Clément, 7 ans, doit se faire retirer sous anesthésie générale ses diabolos dans les oreilles posés à la suite d'otites à répétition. Une intervention redoutée par le petit Parisien qui, comme sept autres enfants âgés de 4 à 10 ans, participe à un atelier pour "dédramatiser" ce passage au bloc, prévu le lendemain.
Méfiant face à l'infirmière anesthésiste qui l'accueille, Clément, la mine renfrognée, accepte finalement après quelques minutes d'échange de choisir les Playmobil qui le représenteront avec ses parents et son doudou. Des avatars qu'il dépose sur une maquette reproduisant jusque dans les moindres détails les différentes salles dans lesquelles il cheminera le lendemain, de la chambre à la salle de réveil.
"Le but est de rendre les enfants acteurs de leurs soins, de répondre à leurs angoisses, qui souvent se concentrent sur la peur d'être séparés de leurs parents, et de leur faire repérer les lieux", explique l'infirmière Joëlle Kinderf, responsable de cet atelier qu'elle a créé en 2013 avec ses collègues du service de chirurgie.
Chaque étape est expliquée avec des mots soigneusement choisis pour ne pas faire peur. "Il n'est pas question de parler de piqûre ou de prise de sang, de même on n'aborde pas l'opération en elle-même qui intéresse peu les enfants, même si on ne ment jamais sur ce qui les attend", explique Mme Kinderf.
"Le stress a énormément de conséquences sur la douleur ainsi que sur la capacité de récupération et le développement psychologique", insiste la soignante.
"Vaisseau spatial"
A ses côtés, une auxiliaire de puériculture demande aux enfants ce que l'on doit emporter quand on s'apprête comme eux à partir pour un "voyage extraordinaire".

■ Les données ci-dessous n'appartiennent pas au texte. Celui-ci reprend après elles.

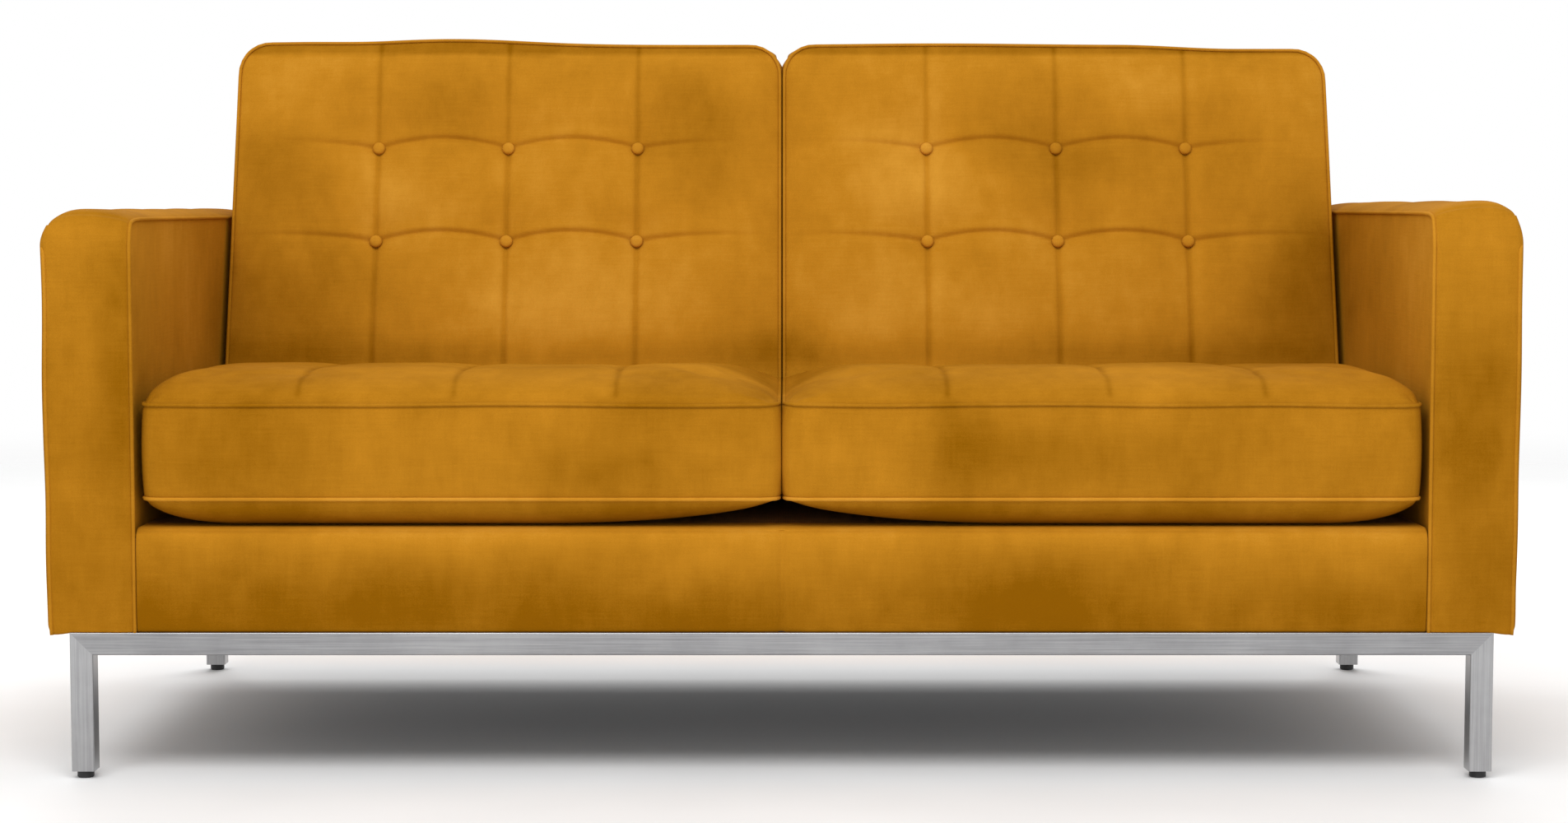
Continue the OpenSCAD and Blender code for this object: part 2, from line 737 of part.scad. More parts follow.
base_cross_tube(FRONT);  // base_front_tube
base_cross_tube(REAR);  // base_rear_tube
base_side_tube(LEFT);  // base_side_tube_left
base_side_tube(RIGHT);  // base_side_tube_right
leg(LEFT, FRONT);  // leg_front_left
leg(RIGHT, FRONT);  // leg_front_right
leg(LEFT, REAR);  // leg_rear_left
leg(RIGHT, REAR);  // leg_rear_right
leg_inserts();
mounting_tabs();
base_screws();
glide_stud(LEFT, FRONT);  // glide_stud_front_left
glide_stud(RIGHT, FRONT);  // glide_stud_front_right
glide_stud(LEFT, REAR);  // glide_stud_rear_left
glide_stud(RIGHT, REAR);  // glide_stud_rear_right
glide_pad(LEFT, FRONT);  // glide_pad_front_left
glide_pad(RIGHT, FRONT);  // glide_pad_front_right
glide_pad(LEFT, REAR);  // glide_pad_rear_left
glide_pad(RIGHT, REAR);  // glide_pad_rear_right
dust_cover();
front_seat_rail();
rear_seat_rail();
side_seat_rails();
centre_seat_rails();
back_support_rail();
corner_blocks();
frame_bolts();
arm_frame(LEFT);  // arm_frame_left
arm_frame(RIGHT);  // arm_frame_right
back_frame(LEFT);  // back_frame_left
back_frame(RIGHT);  // back_frame_right
seat_webbing();
back_webbing();
deck_pad();
front_rail_pad();
front_rail_cover();
rear_rail_cover();
arm_foam(LEFT);  // arm_foam_left
arm_foam(RIGHT);  // arm_foam_right
arm_cover(LEFT);  // arm_cover_left
arm_cover(RIGHT);  // arm_cover_right
arm_piping(LEFT);  // arm_piping_left
arm_piping(RIGHT);  // arm_piping_right
back_foam(LEFT);  // back_foam_left
back_foam(RIGHT);  // back_foam_right
back_cover(LEFT);  // back_cover_left
back_cover(RIGHT);  // back_cover_right
back_piping(LEFT);  // back_piping_left
back_piping(RIGHT);  // back_piping_right
back_buttons();
seat_foam(LEFT);  // seat_foam_left
seat_foam(RIGHT);  // seat_foam_right
seat_cover(LEFT);  // seat_cover_left
seat_cover(RIGHT);  // seat_cover_right
seat_piping(LEFT);  // seat_piping_left
seat_piping(RIGHT);  // seat_piping_right
zip(LEFT);  // zip_left
zip(RIGHT);  // zip_right
zip_slider(LEFT);  // zip_slider_left
zip_slider(RIGHT);  // zip_slider_right
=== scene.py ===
"""A two-seat velvet sofa on a square steel base: its looks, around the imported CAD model.

Metres, +Z up. The sofa faces -Y and stands on Z = 0.
"""

import math

import bpy
import numpy as np
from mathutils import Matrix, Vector, noise


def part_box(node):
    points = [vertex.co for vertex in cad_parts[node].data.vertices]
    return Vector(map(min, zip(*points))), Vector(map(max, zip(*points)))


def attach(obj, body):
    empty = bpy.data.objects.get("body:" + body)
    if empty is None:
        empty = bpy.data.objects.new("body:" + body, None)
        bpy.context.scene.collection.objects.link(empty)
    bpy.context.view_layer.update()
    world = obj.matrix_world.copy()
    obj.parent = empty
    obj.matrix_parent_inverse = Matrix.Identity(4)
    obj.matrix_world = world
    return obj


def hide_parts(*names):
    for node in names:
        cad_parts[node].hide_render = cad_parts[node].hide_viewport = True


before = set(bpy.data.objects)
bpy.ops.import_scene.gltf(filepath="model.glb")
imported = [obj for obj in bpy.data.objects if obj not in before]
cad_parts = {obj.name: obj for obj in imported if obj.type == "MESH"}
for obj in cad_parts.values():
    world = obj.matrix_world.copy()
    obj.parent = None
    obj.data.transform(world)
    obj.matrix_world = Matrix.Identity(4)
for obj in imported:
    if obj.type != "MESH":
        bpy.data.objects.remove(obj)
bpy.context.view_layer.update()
SIDES = {"left": -1, "right": 1}

# ---- Numbers ----

PANEL_STEP = 0.010      # grid spacing of an upholstered panel
FINE = (0.0022, 0.0050, 0.0085)   # extra grid lines beside a seam or an edge
CORD_R = 0.0021         # radius of the piping
CORD_OUT = 0.0012       # how far the piping's centre stands outside its seam


# ---- Meshes ----

def lines(low, high, step=PANEL_STEP, fine_at=()):
    """Grid coordinates from low to high, closer together beside the ends and the values in fine_at."""
    marks = [low, high, *fine_at]
    fine = {m + s * d for m in marks for d in (0, *FINE) for s in (-1, 1)}
    fine = [f for f in fine if low <= f <= high]
    plain = np.linspace(low, high, max(2, round((high - low) / step)) + 1)
    clear = max(FINE) + step / 3
    plain = [p for p in plain if all(abs(p - m) > clear for m in marks)]
    return np.array(sorted(set(fine) | set(plain)))


class Case:
    """A closed box whose faces are grids: its points, its quads, and where each point lies in the lattice."""

    def __init__(self, xs, ys, zs):
        self.xs, self.ys, self.zs = xs, ys, zs
        self.number, self.quads, self.keys = {}, [], []
        last = [len(a) - 1 for a in (xs, ys, zs)]
        for axis in range(3):
            b, c = (axis + 1) % 3, (axis + 2) % 3
            for end in (0, last[axis]):
                for m in range(last[b]):
                    for n in range(last[c]):
                        corners = [(m, n), (m + 1, n), (m + 1, n + 1), (m, n + 1)]
                        self.quads.append([self._point(axis, b, c, end, p, q)
                                           for p, q in (corners if end else corners[::-1])])
        k = np.array(self.keys)
        self.i, self.j, self.k = k.T
        self.flat = np.stack([xs[self.i], ys[self.j], zs[self.k]], 1)
        self.top = self.k == last[2]
        self.under = self.k == 0
        self.front = self.j == 0
        self.rear = self.j == last[1]
        self.inner = self.i == 0
        self.outer = self.i == last[0]

    def _point(self, axis, b, c, end, p, q):
        key = [0, 0, 0]
        key[axis], key[b], key[c] = end, p, q
        key = tuple(key)
        if key not in self.number:
            self.number[key] = len(self.keys)
            self.keys.append(key)
        return self.number[key]

    def rim(self, k):
        """The numbers of the points all round the side faces, in order, at the lattice height k."""
        nx, ny = len(self.xs) - 1, len(self.ys) - 1
        round_it = [(i, 0) for i in range(nx)] + [(nx, j) for j in range(ny)]
        round_it += [(i, ny) for i in range(nx, 0, -1)] + [(0, j) for j in range(ny, 0, -1)]
        return [self.number[(i, j, k)] for i, j in round_it]


def new_mesh(name, points, faces, material, smooth=True):
    mesh = bpy.data.meshes.new(name)
    mesh.from_pydata([tuple(map(float, p)) for p in points], [], [list(map(int, f)) for f in faces])
    mesh.polygons.foreach_set("use_smooth", [smooth] * len(mesh.polygons))
    mesh.materials.append(material)
    made = bpy.data.objects.new(name, mesh)
    bpy.context.scene.collection.objects.link(made)
    return made


def on_side(points, faces, side):
    """Shapes are made on the right, and mirrored for the left."""
    points = np.array(points, float)
    if SIDES[side] > 0:
        return points, faces
    points[:, 0] *= -1
    return points, [f[::-1] for f in faces]


def points_of(piece):
    co = np.zeros(len(piece.data.vertices) * 3)
    piece.data.vertices.foreach_get("co", co)
    return co.reshape(-1, 3)


def set_points(piece, points):
    piece.data.vertices.foreach_set("co", np.asarray(points, float).ravel())
    piece.data.update()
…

Du papier toilette, un pyjama, des chaussures, un doudou: les réponses fusent et provoquent les rires des parents qui doucement se détendent face à des soignantes rivalisant d'humour et d'imagination pour familiariser leur public à l'univers hospitalier.
Le bracelet contenant l'identité des enfants? Une carte d'embarquement. Le brancardier? Un super pilote de vaisseau spatial. La perfusion? Une paille. Le masque des soignants? Un subterfuge pour faire des grimaces sans être vu, assurent-elles en revêtant progressivement la tenue qu'elles porteront le jour J: calot, masque et chasuble.
L'univers de l'hôpital est "brutal et peut paraître agressif, y compris pour les parents, avec par exemple les alarmes stridentes des machines", relève la puéricultrice Karine Valade, convaincue que cette préparation permet "d'éviter certains conflits" ainsi qu'un rejet de l'hôpital.
Matthias, 4 ans et demi "qui a connu plus d'opérations que fêté d'anniversaires", déplore sa maman, ne se laisse pas amadouer. Rétif à tous les exercices qu'on lui propose, le petit garçon, qui souffre d'une grave malformation de l'oesophage et doit bientôt subir une nouvelle intervention, "sait trop bien ce qui l'attend", analyse sa maman. Il sera orienté vers un psychologue.
"Il sait que le voyage ne va pas être magique", explique cette mère qui regrette que son fils n'ait pas suivi cet atelier plus tôt pour éviter le blocage, lié notamment à une intubation mal vécue.
"Mais c'est bien au moins pour son grand-frère de 9 ans dont il est très proche", remarque la maman. Valentin en effet est rassuré: Matthias n'étouffera pas sous son masque à oxygène.
"Notre but est d'éviter que l'expérience soit traumatisante afin que l'enfant ose revenir et ne cache pas ses symptômes, ce qui arrive souvent chez les adolescents souffrant d'une maladie chronique", relève Mme Kinderf.
L'atelier est d'ailleurs décliné pour eux et aborde notamment l'estime de soi et la pudeur.